Freshwater crayfish are keystone components of freshwater ecosystems playing important trophic roles as omnivorous consumers and also as prey for larger predators. Signal crayfish have been shown to have negative effects on native freshwater fauna and flora. A recent study of signal crayfish in Scottish rivers recorded as much as a 40% decline in fluvial macro-invertebrate density and significant impacts on community structure (Crawford et al 2006). They also have impacts on larger vertebrate species by direct predation (e.g. consumption of amphibian eggs, Axelsson et al. 1997) and through competition for food and refugia particularly with juvenile stages of over-wintering Atlantic salmon (Griffiths et al 2004) and stone loach (Barbatula barbatula) and bullheads (Cottis gobio) in River Ouse riffles (Guan & Wiles 1997; also see Ibbotson et al 1997).

Crayfish are amongst the largest freshwater invertebrates and commonly dominate the benthic biomass in the United Kingdom (Momot 1995). They are predated by fish (perch, chub, trout, pike and eel), mammals (mink, rat and otter) and birds (herons and crows) particularly during periods of low river flow (Holdich 2003). Juvenile crayfish are even predated by insect larvae (Hogger 1988). They are important components of the diet of indigenous otters (Lutra lutra) and potentially important components of the diet of invasive non-indigenous American mink (Mustela vison).

The study

Our approaches to this project are two-fold. Firstly we are undertaking a catchment-wide survey for white-clawed and signal crayfish, as well as the distribution of otters and American mink. Secondly, we are undertaking a replicated signal crayfish removal experiment in the Upper Thames. For this experiment we have selected four 1 km stretches of river, comprising two 'removal' and two 'control' stretches. Crayfish are removed from the removal stretches via trapping. At the control stretches, crayfish are captured by trapping, marked and released (under license from Natural England). Furthermore, each 1km section is divided into a central 500 m section, flanked by two 250 m sections (an upstream and a downstream section). In the control stretches individuals are marked and released in all sections, but the marks (made by piercing the tail in a specific location with a sterile needle) are specific to the section and month in which the crayfish is captured. In removal stretches, only individuals captured from the 500 m central section are removed, with individuals from the upstream and downstream sections being marked and re-released as for the control stretches.

Using this experimental design we can investigate the movements and growth rates of crayfish in all four of the stretches of river. If the removal of crayfish from the central 500 m of the removal stretches, for instance, benefitted any un-captured crayfish from this section, or encouraged immigration of individuals from the surrounding sections, then we would expect individuals captured in the middle section to be increasingly large in size, or to bear marks from either the upstream or downstream locations. Comparing growth rates and movements of crayfish between the removal and control stretches will provide valuable data demonstrating whether trapping is a viable control strategy for this species.

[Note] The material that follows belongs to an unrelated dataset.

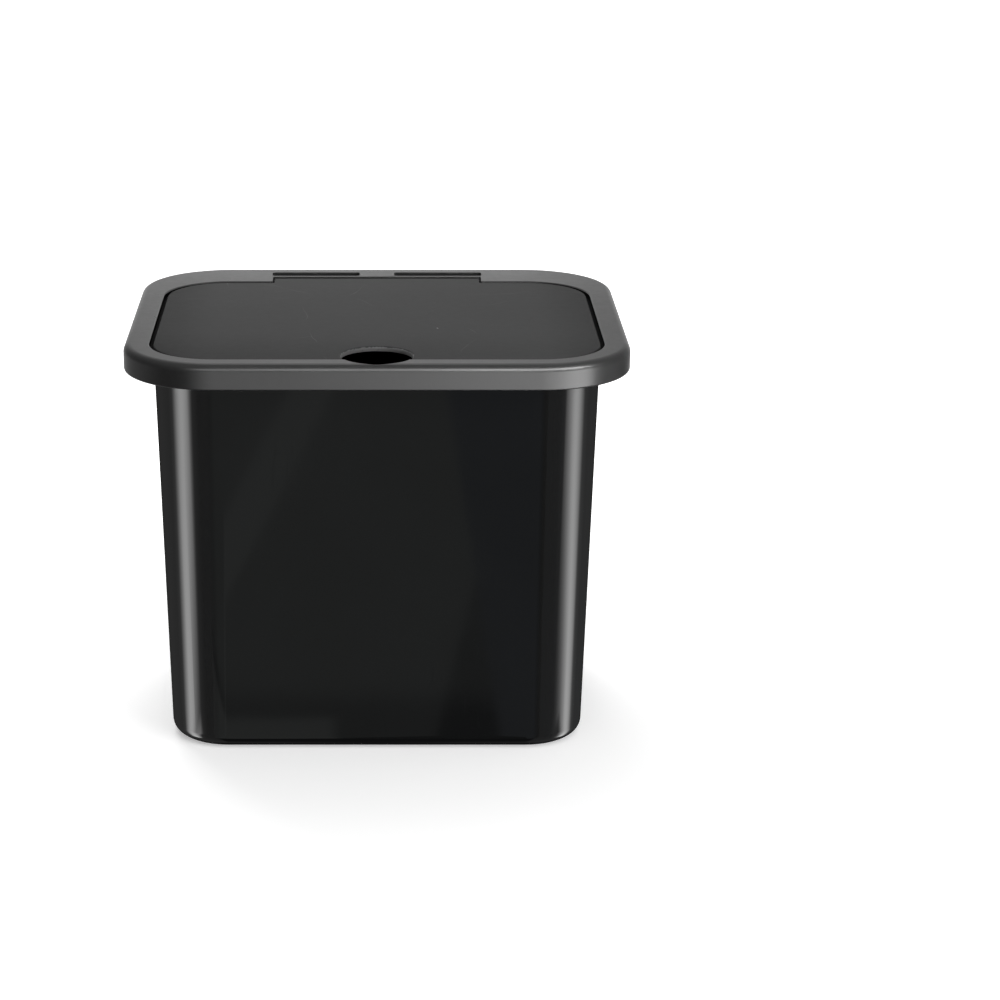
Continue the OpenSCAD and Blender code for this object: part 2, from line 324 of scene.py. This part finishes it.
def scratchMask(sheet, turn, scale):
    # pieces of the thin lines between large warped cells
    p = scratchLines
    place = sheet.place((1, 1, 1), (0, 0, turn))
    warp = sheet.noise(place, p["warpScale"]).out("Color")
    warped = sheet.add(
        "ShaderNodeMix", {"data_type": "VECTOR"}, {0: p["warpShare"], 4: place, 5: warp}, out=1
    )
    line = sheet.add(
        "ShaderNodeTexVoronoi", {"feature": "DISTANCE_TO_EDGE"},
        {"Vector": warped, "Scale": scale},
    )
    area = sheet.fade(sheet.noise(place, p["areaScale"], 1.0), p["areaFade"])
    return sheet.ease(line, 0.0, p["width"] * scale, 1.0, 0.0) * area


def paintedEdgeShadeMask(sheet, place, p):
    # painted shade, darker towards the front and the sides of the flap
    x, y, z = sheet.split(place)
    sides = sheet.ease(sheet.maths("ABSOLUTE", x), *p["sides"], 0.0, p["share"])
    return sides + sheet.ease(y, *p["front"], p["share"], 0.0)


def paintedRimLightMask(sheet, place, p):
    # painted highlight on the rim of the finger hole, brightest at its right
    x, y, z = sheet.split(place)
    y = y - p["holeY"]
    reach = sheet.maths("SQRT", x * x + y * y)
    ragged = reach + (sheet.noise(place, p["raggedScale"]) - 0.5) * p["ragged"]
    rim = sheet.ease(ragged, *p["radius"], 1.0, 0.0)
    return rim * sheet.ease(x, *p["across"], p["leftShare"], 1.0)


def dustMask(sheet, place):
    p = dustSpecks
    cell = sheet.add(
        "ShaderNodeTexVoronoi", {"feature": "F1"}, {"Vector": place, "Scale": p["cells"]}
    )
    lot = sheet.add("ShaderNodeSeparateColor", None, {"Color": cell.out("Color")})
    return (cell < p["reach"]) * (lot > p["bareShare"])


def deselect():
    bpy.ops.object.select_all(action="DESELECT")


def pickOnly(piece):
    deselect()
    piece.select_set(True)
    bpy.context.view_layer.objects.active = piece


# angles in degrees
edges = {
    "merge": 0.004 * mm,
    "flatBelow": 0.3,
    "sharpFrom": 38,
    "smoothBelow": 35,
    "soften": 0.18 * mm,
    "segments": 2,
    "flatWeight": 60,
}


def dressNode(node, name, material):
    # a merged copy of the moulding stands for it, its sharp edges softened and
    # its curves shaded smooth
    p = edges
    piece = frame["nodes"][node].copy()
    piece.data = piece.data.copy()
    piece.name = name
    bpy.context.scene.collection.objects.link(piece)
    piece.parent = None
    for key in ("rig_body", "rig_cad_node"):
        if key in piece:
            del piece[key]
    pickOnly(piece)
    bpy.ops.mesh.customdata_custom_splitnormals_clear()
    bpy.ops.object.mode_set(mode="EDIT")
    bpy.ops.mesh.select_all(action="SELECT")
    bpy.ops.mesh.remove_doubles(threshold=p["merge"])
    bpy.ops.mesh.dissolve_limited(angle_limit=math.radians(p["flatBelow"]))
    bpy.ops.mesh.select_all(action="SELECT")
    bpy.ops.mesh.vert_connect_concave()  # a face with holes softens badly
    bpy.ops.object.mode_set(mode="OBJECT")
    top = max(v.co.z for v in piece.data.vertices)
    soften = piece.modifiers.new("soften", "BEVEL")
    soften.width = p["soften"]
    soften.segments = p["segments"]
    soften.limit_method = "ANGLE"
    soften.angle_limit = math.radians(p["sharpFrom"])
    soften.use_clamp_overlap = False
    soften.miter_outer = "MITER_ARC"
    bpy.ops.object.modifier_apply(modifier="soften")
    for vertex in piece.data.vertices:
        vertex.co.z = min(vertex.co.z, top)  # a softened corner can overshoot
    bpy.ops.object.shade_smooth_by_angle(angle=math.radians(p["smoothBelow"]))
    even = piece.modifiers.new("even", "WEIGHTED_NORMAL")
    even.keep_sharp = True
    even.weight = p["flatWeight"]
    bpy.ops.object.modifier_apply(modifier="even")
    piece.data.materials.clear()
    piece.data.materials.append(material)
    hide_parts(node)
    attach(piece, node)
    return piece


# in mm; below each top lies what gets painted shade
opening = {"middle": -9.1, "half": (99.1, 73.3), "corner": 29.35, "top": 180.95}
slots = {"low": (-50.1, 75.8), "high": (50.1, 83.3), "top": 181.2}
ledge = {"top": 178.9, "bare": 97.1, "near": 0.05}  # bare from where the flap's side ends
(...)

At each of the sites in this study we are conducting broad-brush habitat surveys and surveying the abundance and diversity of fish species and species of aquatic macrophytes (for more details see Dr Alison Poole's pages) on a monthly basis. In this way we hope to quantify any benefits resulting from crayfish removal for the co-existing biota, and to gain a detailed insight into the biodiversity impacts of signal crayfish.